Accepting input till newline in python

Solution 1:

Your approach is mostly fine. You could write it like this:

a = []
prompt = "-> "
line = input(prompt)

while line:
    a.append(int(line))
    line = input(prompt)

print(a)

NB: I have not included any error handling.

As to your other question(s):

  1. raw_input() should work similarly in Python 2.7
  2. int() -- Coerves the given argument to an integer.
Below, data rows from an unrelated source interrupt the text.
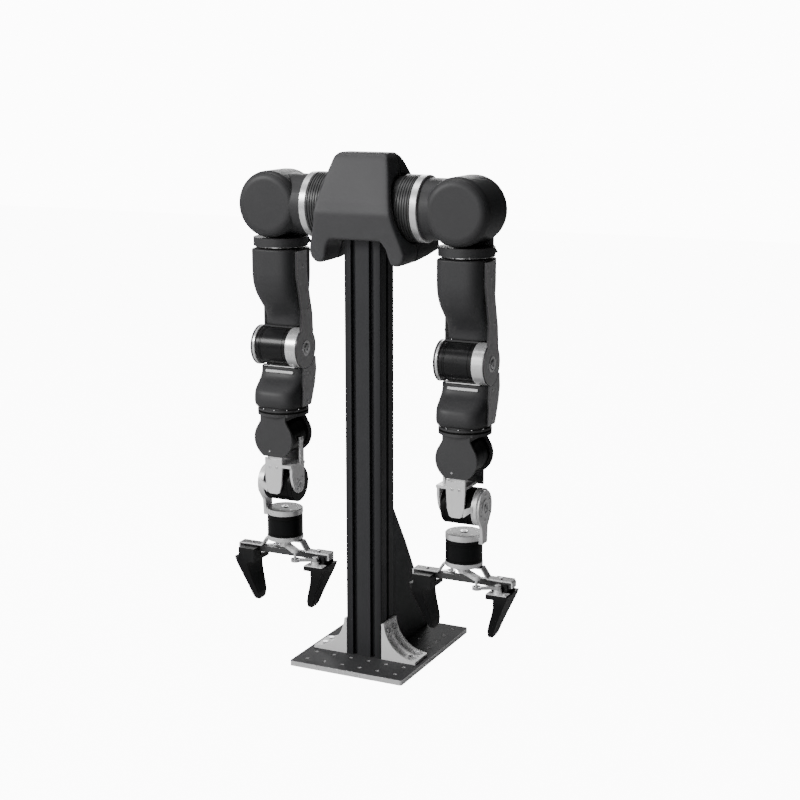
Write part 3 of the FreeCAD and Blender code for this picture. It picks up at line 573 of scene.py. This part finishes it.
lamp("key", (-1.9, -2.2, 2.0), (0, 0, 0.42), 1.0, 70)
lamp("front", (-0.2, -3.0, 0.9), (0, 0, 0.4), 1.6, 20)
lamp("top", (-0.5, -0.2, 2.8), (0, 0, 0.4), 1.2, 16)
lamp("rim", (-1.0, 2.2, 1.4), (0, 0, 0.5), 1.0, 18)

world = bpy.data.worlds.new("studio")  # a white room that is bright on the left and dim on the right
world.use_nodes = True
tree = world.node_tree
lit = tree.nodes["Background"]
lit.inputs["Color"].default_value = (1, 1, 1, 1)
way = tree.nodes.new("ShaderNodeTexCoord")
part = tree.nodes.new("ShaderNodeSeparateXYZ")
side_light = tree.nodes.new("ShaderNodeMapRange")
side_light.inputs["From Min"].default_value, side_light.inputs["From Max"].default_value = 0.5, -1.0
side_light.inputs["To Min"].default_value, side_light.inputs["To Max"].default_value = 0.01, 0.5
tree.links.new(way.outputs["Generated"], part.inputs["Vector"])
tree.links.new(part.outputs["X"], side_light.inputs["Value"])
tree.links.new(side_light.outputs["Result"], lit.inputs["Strength"])
backdrop = tree.nodes.new("ShaderNodeBackground")
backdrop.inputs["Color"].default_value = (1, 1, 1, 1)
backdrop.inputs["Strength"].default_value = BACKDROP_GLOW
seen = tree.nodes.new("ShaderNodeLightPath")
pick = tree.nodes.new("ShaderNodeMixShader")
tree.links.new(seen.outputs["Is Camera Ray"], pick.inputs["Fac"])
tree.links.new(lit.outputs["Background"], pick.inputs[1])
tree.links.new(backdrop.outputs["Background"], pick.inputs[2])
tree.links.new(pick.outputs["Shader"], tree.nodes["World Output"].inputs["Surface"])
bpy.context.scene.world = world

lens = bpy.data.cameras.new("photo_camera")
lens.lens, lens.sensor_width = 70.32, 36
camera = bpy.data.objects.new("photo_camera", lens)  # the photograph's viewing angle
eye, aim = Vector((1.03529, -2.08834, 0.90396)), Vector((0.0473, -0.030, 0.4114))
camera.location = eye
camera.rotation_euler = (aim - eye).to_track_quat("-Z", "Y").to_euler()
bpy.context.scene.collection.objects.link(camera)
bpy.context.scene.camera = camera

bpy.context.view_layer.update()
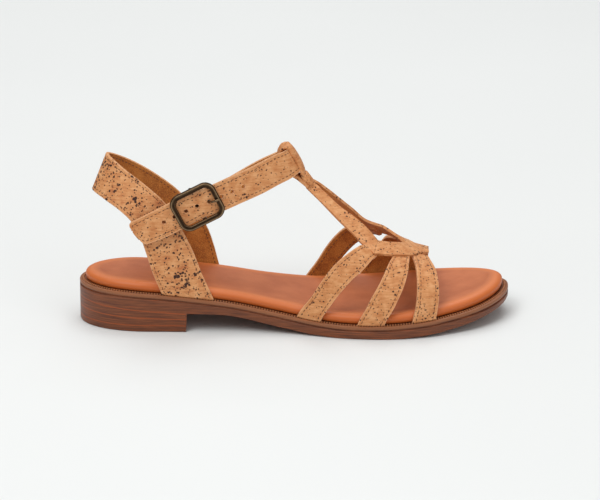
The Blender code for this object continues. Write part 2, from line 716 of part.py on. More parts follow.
def tube(name, path, radii, sides, closed, material):
    """Tube along a path in the buckle's frame; radii are its half sizes in the path's plane and across it."""
    points = [Vector(point) for point in path]
    count = len(points)
    mesh = bmesh.new()
    rings = []
    for i, point in enumerate(points):
        before = points[i - 1] if closed or i > 0 else point
        after = points[(i + 1) % count] if closed or i < count - 1 else point
        tangent = (after - before).normalized()
        across = Vector((0, 0, 1)) if abs(tangent.z) < 0.99 and closed else Vector((0, 1, 0))
        sideways = across.cross(tangent).normalized()
        ring = []
        for k in range(sides):
            angle = 2 * math.pi * (k + 0.5) / sides
            offset = sideways * math.cos(angle) * radii[0] + across * math.sin(angle) * radii[1]
            ring.append(mesh.verts.new(place(*buckle_point(*(point + offset)))))
        rings.append(ring)
    pairs = zip(rings, rings[1:] + rings[:1]) if closed else zip(rings, rings[1:])
    for low, high in pairs:
        for k in range(sides):
            m = (k + 1) % sides
            mesh.faces.new((low[k], low[m], high[m], high[k]))
    if not closed:
        mesh.faces.new(rings[0])
        mesh.faces.new(rings[-1])
    return finish_mesh(name, mesh, material)


def rounded_rectangle(length, width, corner, steps):
    """Points of a rounded rectangle, in the buckle's plane."""
    points = []
    for quarter in range(4):
        sign_u = 1 if quarter in (0, 3) else -1
        sign_v = 1 if quarter in (0, 1) else -1
        for step in range(steps + 1):
            angle = math.pi / 2 * (quarter + step / steps)
            u = sign_u * (length / 2 - corner) + corner * math.cos(angle)
            v = sign_v * (width / 2 - corner) + corner * math.sin(angle)
            points.append((u, v))
    return points


def centre_bar_depth():
    """How far the centre bar lies behind the strap's middle."""
    return STRAP_THICKNESS / 2 + FIT_GAP + eye_radius()


def eye_radius():
    """Outer radius of the holder's eye round the centre bar."""
    return CENTRE_BAR_RADIUS + FIT_GAP + TAB_SKIN


def frame_height():
    """How far the middle of the buckle's frame lies in front of the strap's middle."""
    return STRAP_THICKNESS / 2 + FIT_GAP + BUCKLE_DEPTH / 2


def build_buckle_frame(material):
    """Rounded frame, with a centre bar set back on two posts."""
    length, width = BUCKLE_LENGTH - BUCKLE_BAR, BUCKLE_WIDTH - BUCKLE_BAR
    corner = BUCKLE_CORNER - BUCKLE_BAR / 2
    rim = [(u, v, frame_height()) for u, v in rounded_rectangle(length, width, corner, 5)]
    frame = tube("buckle_frame", rim, (BUCKLE_BAR / 2, BUCKLE_DEPTH / 2), 8, True, material)
    back = -centre_bar_depth()
    reach = width / 2
    bar = [(0, -reach, back), (0, reach, back)]
    combine(frame, rod("centre_bar", bar, CENTRE_BAR_RADIUS, material), "UNION")
    for v in (-reach, reach):
        post = [(0, v, back - CENTRE_BAR_RADIUS), (0, v, frame_height())]
        combine(frame, rod("post", post, POST_RADIUS, material), "UNION")
    return frame


def rod(name, ends, radius, material):
    """Round rod between two points of the buckle's frame."""
    start, end = (place(*buckle_point(*point)) for point in ends)
    mesh = bmesh.new()
    turn = (end - start).to_track_quat("Z", "Y").to_matrix().to_4x4()
    bmesh.ops.create_cone(
        mesh,
        cap_ends=True,
        segments=12,
        radius1=radius,
        radius2=radius,
        depth=(end - start).length,
        matrix=Matrix.Translation((start + end) / 2) @ turn,
    )
    return finish_mesh(name, mesh, material)


def build_buckle_prong(material):
    """Prong: a ring round the centre bar and a shank up through the hole onto the front bar."""
    back = -centre_bar_depth()
    ring_radius = CENTRE_BAR_RADIUS + FIT_GAP + PRONG_RING_RADIUS
    ring = []
    for i in range(16):
        angle = 2 * math.pi * i / 16
        ring.append((ring_radius * math.cos(angle), 0.0, back + ring_radius * math.sin(angle)))
    prong = flat_tube("buckle_prong", ring, PRONG_RING_RADIUS, True, material)
    rest = frame_height() + BUCKLE_DEPTH / 2 + FIT_GAP + PRONG_RADIUS
    bar_u = BUCKLE_LENGTH / 2 - BUCKLE_BAR / 2
    clear = STRAP_THICKNESS / 2 + FIT_GAP + PRONG_RADIUS
    centre, along, upward, outward = buckle_frame_axes()
    hole = hole_places()[HOLES_BEHIND_PRONG][0] - centre
    hole_u, hole_v, hole_n = hole.dot(along), hole.dot(upward), hole.dot(outward)
    lean = hole_v / hole_u
    profile = (
        (ring_radius, back - PRONG_RING_RADIUS / 3),
        (hole_u * 0.75, hole_n - clear - PRONG_RADIUS),
        (hole_u, hole_n - clear / 2),
        (hole_u, hole_n + clear / 2),
        (hole_u + (bar_u - hole_u) * 0.35, rest * 0.75),
        (bar_u - BUCKLE_BAR / 2, rest),
        (bar_u + BUCKLE_BAR / 4, rest),
    )
    shank = [(u, u * lean, n) for u, n in profile]
    combine(prong, flat_tube("shank", shank, PRONG_RADIUS, False, material), "UNION")
    return prong


def flat_tube(name, path, radius, closed, material):
    """Round tube along a path that stays in the plane across the centre bar."""
    points = [Vector(point) for point in path]
    count = len(points)
    mesh = bmesh.new()
    rings = []
    across = Vector((0, 1, 0))
    for i, point in enumerate(points):
        before = points[i - 1] if closed or i > 0 else point
        after = points[(i + 1) % count] if closed or i < count - 1 else point
        sideways = across.cross(after - before).normalized()
        ring = []
        for k in range(8):
            angle = math.pi / 4 * k
            offset = (sideways * math.cos(angle) + across * math.sin(angle)) * radius
            ring.append(mesh.verts.new(place(*buckle_point(*(point + offset)))))
        rings.append(ring)
    pairs = zip(rings, rings[1:] + rings[:1]) if closed else zip(rings, rings[1:])
    for low, high in pairs:
        for k in range(8):
            m = (k + 1) % 8
            mesh.faces.new((low[k], low[m], high[m], high[k]))
    if not closed:
        mesh.faces.new(rings[0])
        mesh.faces.new(rings[-1])
    return finish_mesh(name, mesh, material)


def build_buckle_tab(material):
    """Holder: a folded strip on the heel band, with an eye round the centre bar and a slot for the prong."""
    back = -centre_bar_depth()
    front = back + eye_radius()
    profile = [(-TAB_LENGTH, front - TAB_THICKNESS), (-TAB_LENGTH, front)]
    for i in range(13):
        angle = math.pi / 2 - math.pi * 1.25 * i / 12
        profile.append((eye_radius() * math.cos(angle), back + eye_radius() * math.sin(angle)))
    profile.append((-eye_radius() * 1.4, front - TAB_THICKNESS))
    mesh = bmesh.new()
    faces = []
    for v in (-TAB_WIDTH / 2, TAB_WIDTH / 2):
        faces.append([mesh.verts.new(place(*buckle_point(u, v, n))) for u, n in profile])
    for face in faces:
        mesh.faces.new(face)
    count = len(profile)
    for i in range(count):
        j = (i + 1) % count
        mesh.faces.new((faces[0][i], faces[0][j], faces[1][j], faces[1][i]))
    tab = finish_mesh("buckle_tab", mesh, material)
    reach = TAB_WIDTH
    bore = [(0, -reach, back), (0, reach, back)]
    combine(tab, rod("bore", bore, CENTRE_BAR_RADIUS + FIT_GAP, material), "DIFFERENCE")
    slot = bmesh.new()
    bmesh.ops.create_cube(slot, size=1.0)
    slot_length = 3 * eye_radius()
    for vert in slot.verts:
        u = vert.co.x * slot_length + eye_radius() * 0.1
        point = buckle_point(u, vert.co.y * TAB_SLOT, back + vert.co.z * slot_length)
        vert.co = place(*point)
    combine(tab, finish_mesh("slot", slot, material), "DIFFERENCE")
    return tab


def build_outsole(material):
    """Moulded sole with its heel: chamfered foot, straight side, grooved welt and rounded rim."""
    levels = []
    foot = edge_ring(EDGE_CHAMFER)
    side = edge_ring(0.0)
    grooved = edge_ring(GROOVE_DEPTH)
    rim = edge_ring(RIM_ROUND)
    levels.append([(p.x, p.y, bottom_height(side[i].x)) for i, p in enumerate(foot)])
    levels.append([(p.x, p.y, bottom_height(p.x) + EDGE_CHAMFER) for p in side])
    welt = WELT_DROP + GROOVE_HEIGHT
    levels.append([(p.x, p.y, top_height(p.x) - welt - GROOVE_DEPTH / 2) for p in side])
    levels.append([(p.x, p.y, top_height(p.x) - welt) for p in grooved])
    levels.append([(p.x, p.y, top_height(p.x) - WELT_DROP) for p in grooved])
    levels.append([(p.x, p.y, top_height(p.x) - WELT_DROP + GROOVE_DEPTH / 2) for p in side])
    levels.append([(p.x, p.y, top_height(p.x) - RIM_ROUND) for p in side])
    levels.append([(p.x, p.y, top_height(p.x)) for p in rim])
    return ladder_solid("outsole", levels, material)


def build_footbed(material):
    """Padded footbed with a rolled edge and a slightly dished middle."""
    base = FOOTBED_INSET
    shape = (
        (base + FOOTBED_ROLL * 0.20, 0.00),
        (base, 0.30),
        (base + FOOTBED_ROLL * 0.05, 0.55),
        (base + FOOTBED_ROLL * 0.35, 0.86),
        (base + FOOTBED_ROLL, 1.00),
    )
    levels = []
    for inset, share in shape:
        lift = FIT_GAP + FOOTBED_THICKNESS * share
        levels.append([(p.x, p.y, top_height(p.x) + lift) for p in edge_ring(inset)])
    lift = FIT_GAP + FOOTBED_THICKNESS - FOOTBED_DISH
    levels.append([(p.x, p.y, top_height(p.x) + lift) for p in edge_ring(base + 2 * FOOTBED_ROLL)])
    return ladder_solid("footbed", levels, material)


def main():
    """Clear the scene and build the sandal."""
    for old in list(bpy.data.objects):
        bpy.data.objects.remove(old)
    cork = make_material("cork_fabric", (0.64, 0.28, 0.10), 0.6)
    rubber = make_material("moulded_sole", (0.14, 0.05, 0.025), 0.55)
    leather = make_material("footbed_leather", (0.46, 0.14, 0.06), 0.55)
    brass = make_material("antique_brass", (0.25, 0.17, 0.08), 0.35, 1.0)
    build_outsole(rubber)
    build_footbed(leather)
    build_front_upper(cork)
    build_heel_band(cork)
    build_ankle_strap(cork)
    build_buckle_frame(brass)
    build_buckle_prong(brass)
    build_buckle_tab(leather)


main()
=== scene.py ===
"""Dressed scene of a right T-strap sandal: cork fabric straps, padded footbed, moulded sole, brass buckle.

Lengths are metres in the part's own frame: +X runs to the toe, -Y is the outer side, +Z is up.
"""

import logging
import math
from dataclasses import dataclass
from enum import IntEnum
from typing import Callable, Iterator, Optional, Sequence, Union

import bmesh
import bpy
import numpy as np
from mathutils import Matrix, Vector

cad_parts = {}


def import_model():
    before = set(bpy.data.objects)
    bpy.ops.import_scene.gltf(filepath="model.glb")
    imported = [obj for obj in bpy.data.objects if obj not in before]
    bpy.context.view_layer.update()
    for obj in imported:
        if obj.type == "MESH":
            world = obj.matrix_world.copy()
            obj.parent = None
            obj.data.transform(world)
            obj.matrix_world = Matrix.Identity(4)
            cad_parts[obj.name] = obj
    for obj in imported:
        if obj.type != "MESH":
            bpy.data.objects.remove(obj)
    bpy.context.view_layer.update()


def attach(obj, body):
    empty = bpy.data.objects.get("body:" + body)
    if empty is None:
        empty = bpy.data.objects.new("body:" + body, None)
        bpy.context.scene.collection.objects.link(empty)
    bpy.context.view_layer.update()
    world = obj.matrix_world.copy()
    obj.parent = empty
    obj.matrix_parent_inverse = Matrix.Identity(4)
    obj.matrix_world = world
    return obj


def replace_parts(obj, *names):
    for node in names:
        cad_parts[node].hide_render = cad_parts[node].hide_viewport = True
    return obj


log = logging.getLogger("sandal")

MM = 0.001
SOLE_LENGTH = 252 * MM
BALL_HALF_WIDTH = 46 * MM
INSTEP_HEIGHT = 84 * MM
HEEL_SEAT_HEIGHT = 24.5 * MM
HEEL_LENGTH = 62 * MM
HEEL_ROUNDING = 40 * MM
TOE_ROUNDING = 50 * MM
TOE_SWING = 9.5 * MM
TOE_SWING_START = 0.6
BREAST_SLOPE = 0.6 * MM
LAST_FULLNESS = 2.4

STRAP_THICKNESS = 2.0 * MM
FIT_GAP = 0.3 * MM
RIM_WIDTH = 1.2 * MM
FOOT_INSET = RIM_WIDTH + STRAP_THICKNESS / 2
OVER_BAND = STRAP_THICKNESS + FIT_GAP
TAB_SKIN = 1.3 * MM
OVER_TAB = OVER_BAND + 2 * TAB_SKIN + FIT_GAP

STITCH_PITCH = 2.6 * MM
# Distance in mm from a raw edge that is stored where there is none near
NO_EDGE = 5.0
# Length that a front strap's folds are measured with, and how its top slips under the kite
FOLD_SCALE = 0.62 * SOLE_LENGTH
TUCK_RAMP = 1.5
TUCK_INWARD = 0.55
TUCK_DOWN = 0.8

Point = Sequence[float]
Row = Sequence[float]
Object = bpy.types.Object
Material = bpy.types.Material
Socket = bpy.types.NodeSocket
Setting = Union[str, float]
Line = Sequence[tuple[float, float]]
Stitch = tuple[Vector, Vector, Vector]


class Side(IntEnum):
    """Side of the shoe, as the sign of Y."""

    OUTER = -1
    INNER = 1


# Sole: share of the length, then half widths to the outer and inner side as shares of the ball's
SOLE_STATIONS = (
    (0.00, 0.624, 0.643), (0.14, 0.630, 0.639), (0.28, 0.667, 0.624), (0.42, 0.722, 0.622),
    (0.49, 0.787, 0.687), (0.55, 0.870, 0.772), (0.60, 0.948, 0.843), (0.65, 0.996, 0.896),
    (0.70, 1.013, 0.926), (0.75, 0.998, 0.941), (0.80, 0.948, 0.941), (0.86, 0.857, 0.926),
    (0.93, 0.813, 0.917), (1.00, 0.783, 0.909),
)
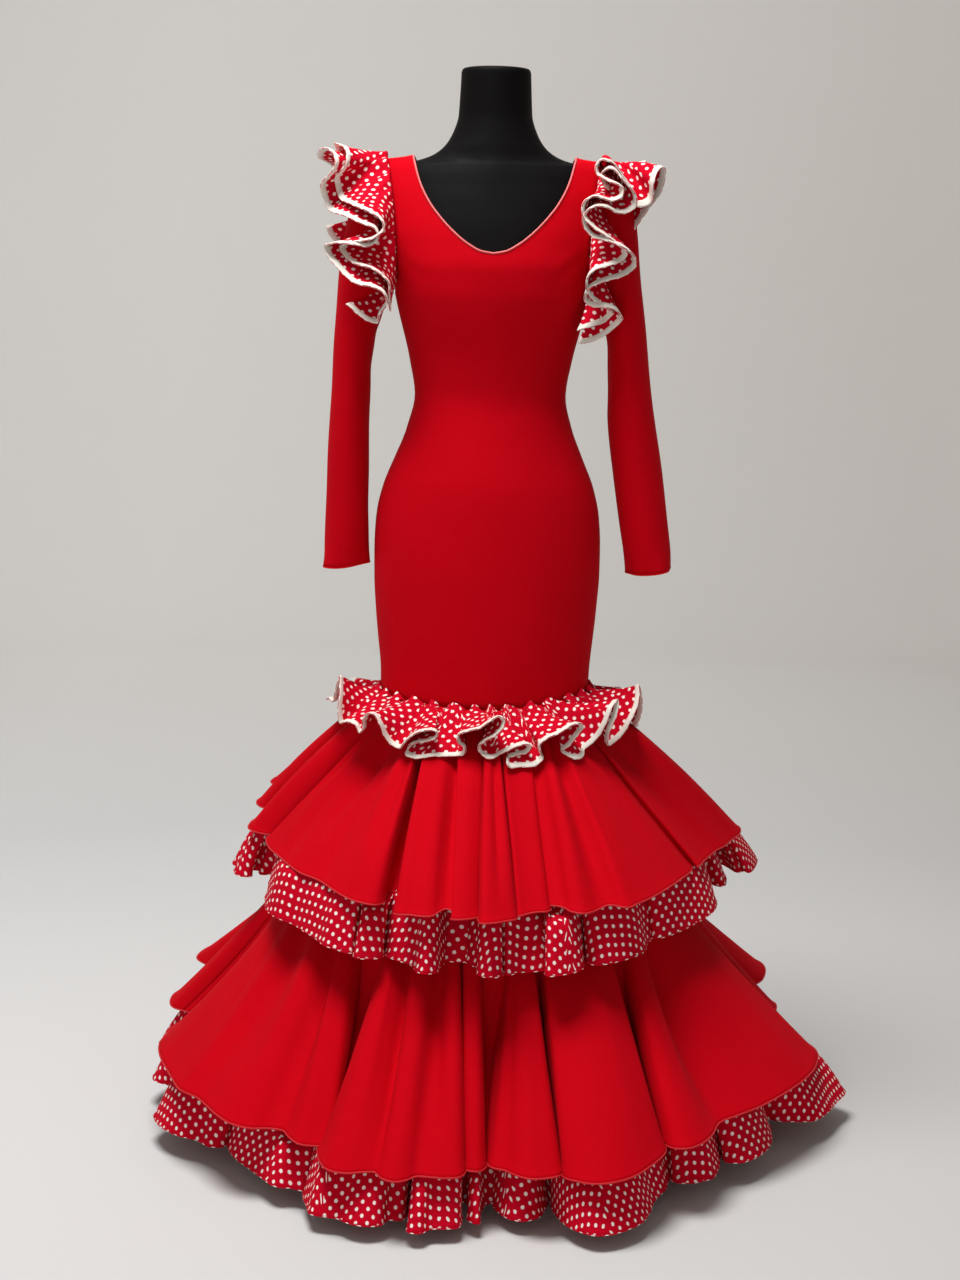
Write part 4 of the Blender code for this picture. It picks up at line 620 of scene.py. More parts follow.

It will fail with a TypeError if it can't.

For a Python 2.x version just swap input() for raw_input().

Just for the sake of education purposes, you could also write it in a Functional Style like this:

def read_input(prompt):
    x = input(prompt)
    while x:
        yield x
        x = input(prompt)


xs = list(map(int, read_input("-> ")))
print(xs)

Solution 2:

Probably the slickest way that I know (with no error handling, unfortunately, which is why you don't see it too often in production):

>>> lines = list(iter(input, ''))
abc
def
.
g

>>> lines
['abc', 'def', '.', 'g']

This uses the two-parameter call signature for iter, which calls the first argument (input) until it returns the second argument (here '', the empty string).

Your way's not too bad, although it's more often seen under the variation

a = []
while True:
    b = input("->")
    if not b:
        break
    a.append(b)

Actually, use of break and continue is one of the rare cases where many people do a one-line if, e.g.

a = []
while True:
    b = input("->")
    if not b: break
    a.append(b)

although this is Officially Frowned Upon(tm).